Exercise
Go through the entries below and count the lines holding the word "More". Reply with only the number, please.

Exercise materials

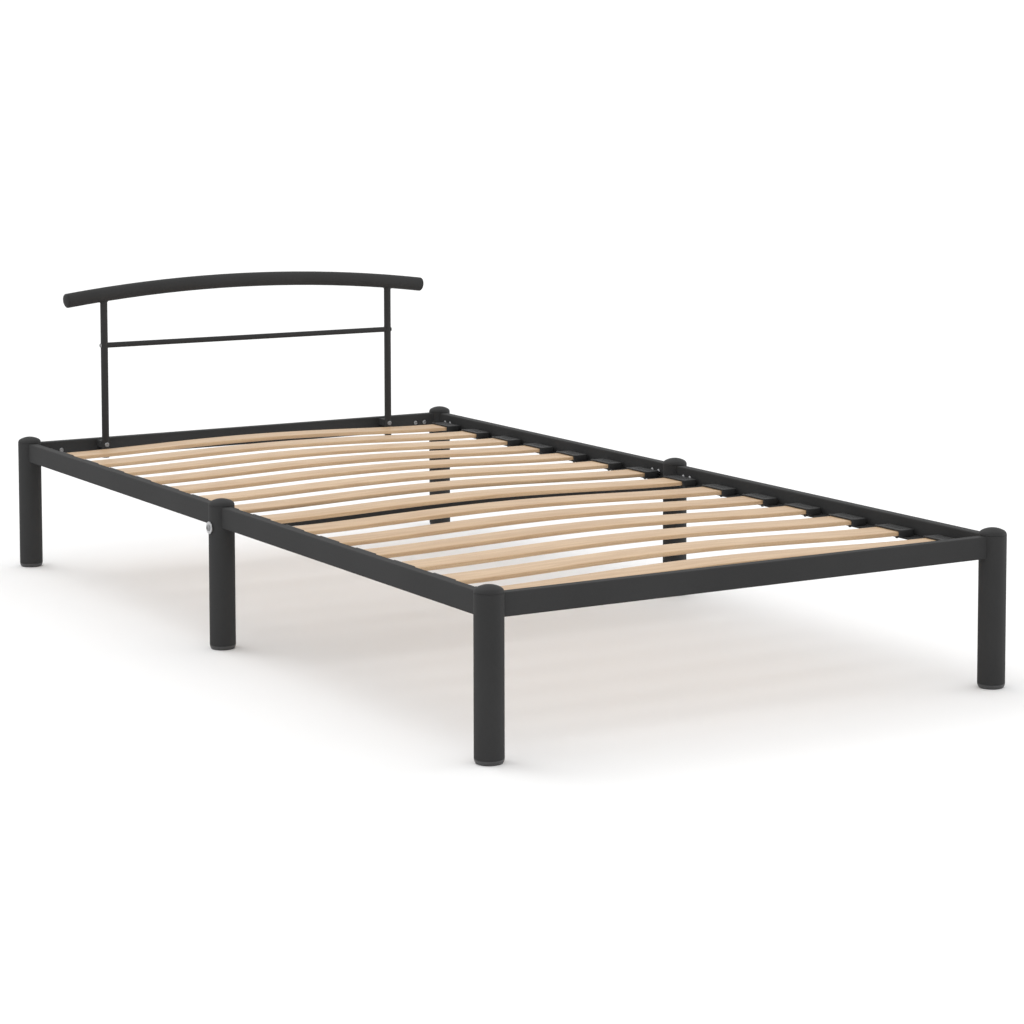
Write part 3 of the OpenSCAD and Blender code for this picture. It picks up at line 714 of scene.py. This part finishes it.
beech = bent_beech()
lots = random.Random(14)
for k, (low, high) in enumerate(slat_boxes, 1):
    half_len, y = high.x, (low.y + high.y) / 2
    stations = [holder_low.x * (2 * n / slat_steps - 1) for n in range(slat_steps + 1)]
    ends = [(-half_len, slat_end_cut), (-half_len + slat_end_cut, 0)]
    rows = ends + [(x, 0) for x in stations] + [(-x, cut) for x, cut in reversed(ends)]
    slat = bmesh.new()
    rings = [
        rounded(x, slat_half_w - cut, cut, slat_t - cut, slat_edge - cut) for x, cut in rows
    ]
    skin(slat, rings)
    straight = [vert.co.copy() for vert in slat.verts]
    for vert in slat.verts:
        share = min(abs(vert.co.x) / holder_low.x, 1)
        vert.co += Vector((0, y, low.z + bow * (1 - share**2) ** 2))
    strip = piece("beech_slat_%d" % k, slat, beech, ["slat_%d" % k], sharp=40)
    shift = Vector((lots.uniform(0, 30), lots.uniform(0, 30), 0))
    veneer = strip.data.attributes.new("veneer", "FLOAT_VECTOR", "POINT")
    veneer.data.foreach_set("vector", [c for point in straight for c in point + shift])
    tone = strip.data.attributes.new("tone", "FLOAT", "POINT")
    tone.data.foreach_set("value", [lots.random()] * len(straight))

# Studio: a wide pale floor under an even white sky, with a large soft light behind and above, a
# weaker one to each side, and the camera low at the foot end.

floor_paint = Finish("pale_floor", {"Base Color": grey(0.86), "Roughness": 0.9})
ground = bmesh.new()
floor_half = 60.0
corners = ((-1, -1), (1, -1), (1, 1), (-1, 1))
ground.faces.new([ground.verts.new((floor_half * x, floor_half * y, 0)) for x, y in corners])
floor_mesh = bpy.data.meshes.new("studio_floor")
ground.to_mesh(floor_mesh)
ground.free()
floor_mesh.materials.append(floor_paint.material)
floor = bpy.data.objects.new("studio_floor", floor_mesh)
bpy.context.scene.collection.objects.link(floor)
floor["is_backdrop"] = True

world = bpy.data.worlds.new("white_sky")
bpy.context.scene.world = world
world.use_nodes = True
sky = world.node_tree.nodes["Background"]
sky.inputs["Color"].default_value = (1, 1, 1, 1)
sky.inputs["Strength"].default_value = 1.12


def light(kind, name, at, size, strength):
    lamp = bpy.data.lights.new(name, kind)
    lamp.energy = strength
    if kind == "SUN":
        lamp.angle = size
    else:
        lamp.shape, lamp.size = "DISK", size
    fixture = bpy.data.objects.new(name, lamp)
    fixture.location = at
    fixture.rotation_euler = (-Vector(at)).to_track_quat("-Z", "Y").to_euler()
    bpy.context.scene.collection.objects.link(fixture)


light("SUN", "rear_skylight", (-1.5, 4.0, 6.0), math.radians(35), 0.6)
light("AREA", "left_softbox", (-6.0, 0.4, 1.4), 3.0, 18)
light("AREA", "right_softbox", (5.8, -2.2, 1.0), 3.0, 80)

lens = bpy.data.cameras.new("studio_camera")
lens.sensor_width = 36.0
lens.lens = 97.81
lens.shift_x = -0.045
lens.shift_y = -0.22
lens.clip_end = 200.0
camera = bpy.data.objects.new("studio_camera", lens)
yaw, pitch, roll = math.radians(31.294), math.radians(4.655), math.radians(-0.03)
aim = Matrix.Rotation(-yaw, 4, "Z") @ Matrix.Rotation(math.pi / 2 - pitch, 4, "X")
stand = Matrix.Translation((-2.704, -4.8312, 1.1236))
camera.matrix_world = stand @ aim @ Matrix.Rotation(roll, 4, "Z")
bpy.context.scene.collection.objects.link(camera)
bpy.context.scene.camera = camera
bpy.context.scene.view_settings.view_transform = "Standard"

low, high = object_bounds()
--
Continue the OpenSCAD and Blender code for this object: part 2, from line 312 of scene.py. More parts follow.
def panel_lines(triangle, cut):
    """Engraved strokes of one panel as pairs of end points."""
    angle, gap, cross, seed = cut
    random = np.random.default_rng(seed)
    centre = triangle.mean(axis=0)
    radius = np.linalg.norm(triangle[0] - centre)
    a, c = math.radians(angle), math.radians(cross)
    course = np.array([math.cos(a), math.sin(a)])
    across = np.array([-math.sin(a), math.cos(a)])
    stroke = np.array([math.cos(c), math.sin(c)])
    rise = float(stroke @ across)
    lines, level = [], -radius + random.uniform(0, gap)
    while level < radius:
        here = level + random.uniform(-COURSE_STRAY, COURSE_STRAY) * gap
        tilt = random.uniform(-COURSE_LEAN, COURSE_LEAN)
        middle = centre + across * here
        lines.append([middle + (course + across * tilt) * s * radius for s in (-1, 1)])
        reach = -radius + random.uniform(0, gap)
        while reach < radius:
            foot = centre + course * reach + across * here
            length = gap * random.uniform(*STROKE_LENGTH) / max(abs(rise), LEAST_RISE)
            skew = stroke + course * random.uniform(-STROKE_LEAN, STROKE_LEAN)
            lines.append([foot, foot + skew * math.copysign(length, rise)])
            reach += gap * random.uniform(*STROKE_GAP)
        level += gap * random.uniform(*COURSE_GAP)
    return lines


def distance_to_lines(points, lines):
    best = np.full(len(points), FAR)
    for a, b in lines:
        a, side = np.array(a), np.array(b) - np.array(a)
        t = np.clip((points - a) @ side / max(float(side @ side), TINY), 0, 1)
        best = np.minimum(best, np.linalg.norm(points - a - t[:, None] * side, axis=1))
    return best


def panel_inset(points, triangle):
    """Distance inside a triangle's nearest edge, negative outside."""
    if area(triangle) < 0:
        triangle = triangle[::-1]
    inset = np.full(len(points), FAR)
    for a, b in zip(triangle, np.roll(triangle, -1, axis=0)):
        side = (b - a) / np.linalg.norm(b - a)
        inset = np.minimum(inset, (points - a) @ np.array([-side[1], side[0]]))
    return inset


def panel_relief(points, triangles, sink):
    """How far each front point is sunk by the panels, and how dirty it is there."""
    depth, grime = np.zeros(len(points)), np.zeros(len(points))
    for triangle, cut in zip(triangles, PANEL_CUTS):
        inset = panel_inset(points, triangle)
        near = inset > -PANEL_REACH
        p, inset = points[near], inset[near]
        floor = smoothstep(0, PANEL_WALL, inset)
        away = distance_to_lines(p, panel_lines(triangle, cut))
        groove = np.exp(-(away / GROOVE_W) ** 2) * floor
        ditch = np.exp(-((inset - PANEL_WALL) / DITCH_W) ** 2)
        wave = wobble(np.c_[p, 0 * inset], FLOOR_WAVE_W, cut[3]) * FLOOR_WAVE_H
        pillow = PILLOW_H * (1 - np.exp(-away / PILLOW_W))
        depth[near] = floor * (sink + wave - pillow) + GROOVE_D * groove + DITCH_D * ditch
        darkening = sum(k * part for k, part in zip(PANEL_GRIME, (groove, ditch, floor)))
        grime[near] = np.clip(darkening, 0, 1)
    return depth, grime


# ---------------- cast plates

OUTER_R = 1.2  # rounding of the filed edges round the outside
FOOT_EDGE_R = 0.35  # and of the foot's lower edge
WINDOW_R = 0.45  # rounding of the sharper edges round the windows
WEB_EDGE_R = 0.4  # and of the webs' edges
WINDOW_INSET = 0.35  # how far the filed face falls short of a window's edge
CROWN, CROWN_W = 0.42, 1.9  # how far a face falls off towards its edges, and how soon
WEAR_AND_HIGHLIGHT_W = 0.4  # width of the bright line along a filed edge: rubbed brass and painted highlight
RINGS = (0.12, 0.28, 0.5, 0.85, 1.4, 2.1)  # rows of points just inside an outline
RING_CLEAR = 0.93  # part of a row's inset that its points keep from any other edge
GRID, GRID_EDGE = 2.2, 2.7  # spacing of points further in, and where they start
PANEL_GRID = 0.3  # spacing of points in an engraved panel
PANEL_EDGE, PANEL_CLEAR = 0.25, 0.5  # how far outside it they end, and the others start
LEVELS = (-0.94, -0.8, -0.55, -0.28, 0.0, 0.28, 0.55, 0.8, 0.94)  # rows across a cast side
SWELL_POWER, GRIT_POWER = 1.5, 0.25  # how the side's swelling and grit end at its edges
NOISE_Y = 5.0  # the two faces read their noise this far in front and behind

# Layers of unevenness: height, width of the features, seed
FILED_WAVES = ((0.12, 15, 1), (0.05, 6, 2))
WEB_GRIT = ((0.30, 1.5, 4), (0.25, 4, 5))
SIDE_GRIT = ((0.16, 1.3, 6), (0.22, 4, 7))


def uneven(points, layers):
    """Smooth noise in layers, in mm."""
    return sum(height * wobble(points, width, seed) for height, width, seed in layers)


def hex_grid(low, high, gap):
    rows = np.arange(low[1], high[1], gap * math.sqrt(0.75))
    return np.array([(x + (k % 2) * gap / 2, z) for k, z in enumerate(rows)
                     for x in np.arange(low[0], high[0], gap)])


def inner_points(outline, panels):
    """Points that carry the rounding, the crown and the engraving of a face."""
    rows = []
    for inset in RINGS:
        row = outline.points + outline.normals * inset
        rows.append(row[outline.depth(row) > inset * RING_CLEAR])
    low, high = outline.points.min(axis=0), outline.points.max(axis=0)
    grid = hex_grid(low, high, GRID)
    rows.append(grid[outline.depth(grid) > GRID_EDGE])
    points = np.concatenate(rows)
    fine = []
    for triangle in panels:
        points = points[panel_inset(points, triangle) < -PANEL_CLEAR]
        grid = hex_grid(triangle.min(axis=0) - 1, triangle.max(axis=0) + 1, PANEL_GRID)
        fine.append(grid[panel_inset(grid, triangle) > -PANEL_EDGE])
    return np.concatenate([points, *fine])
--
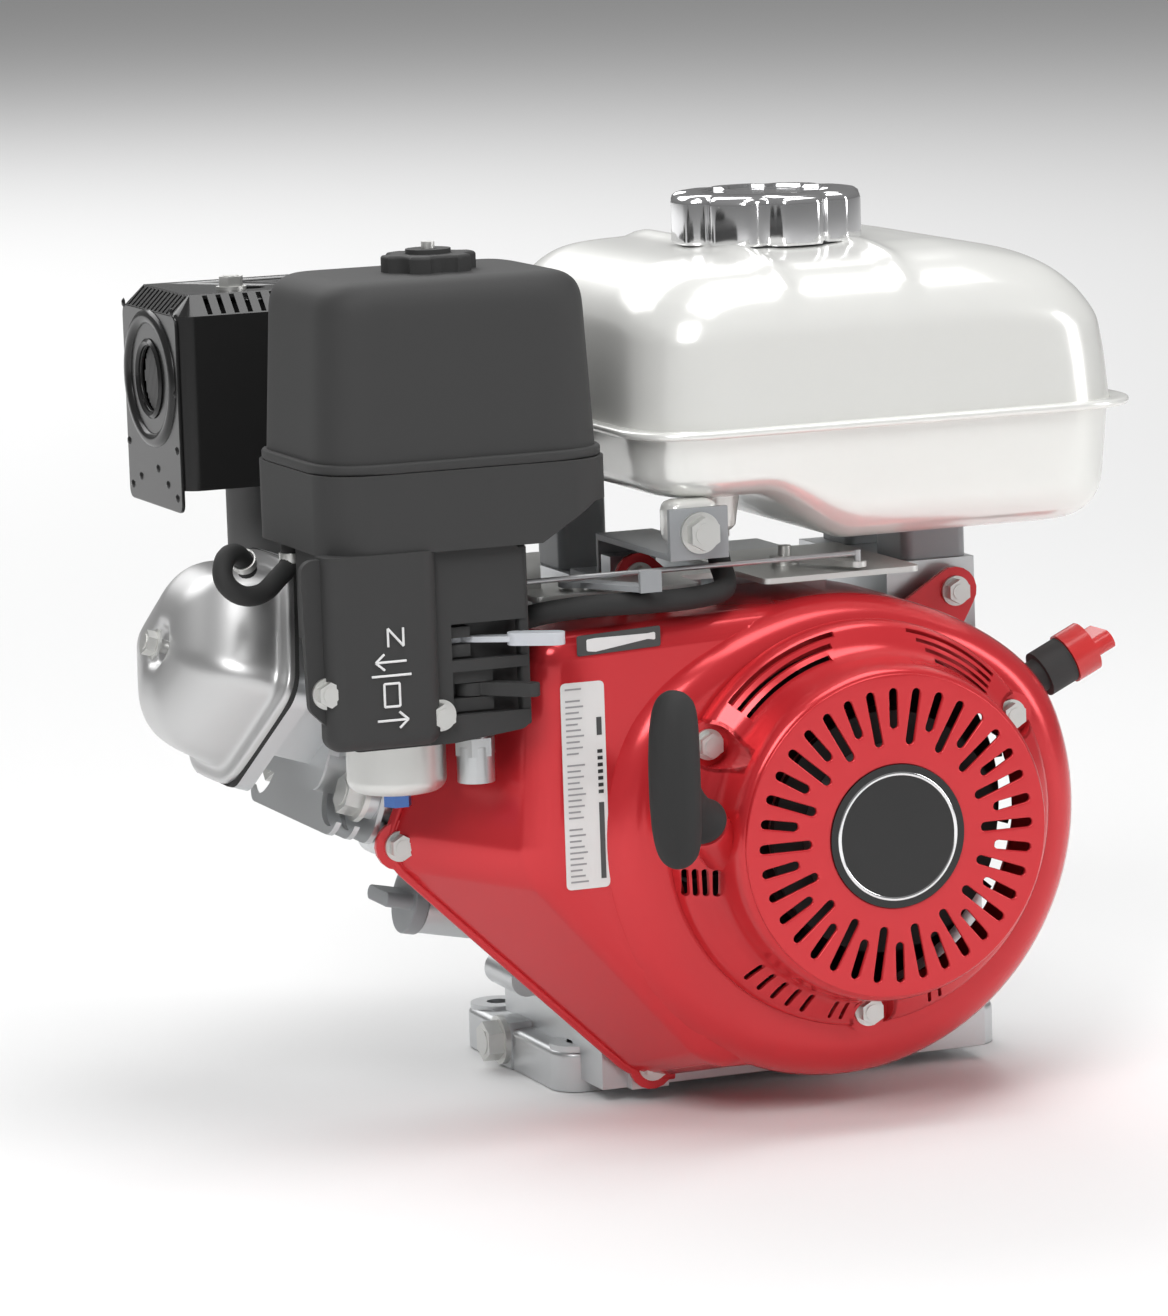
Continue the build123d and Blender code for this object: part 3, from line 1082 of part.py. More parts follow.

Output
2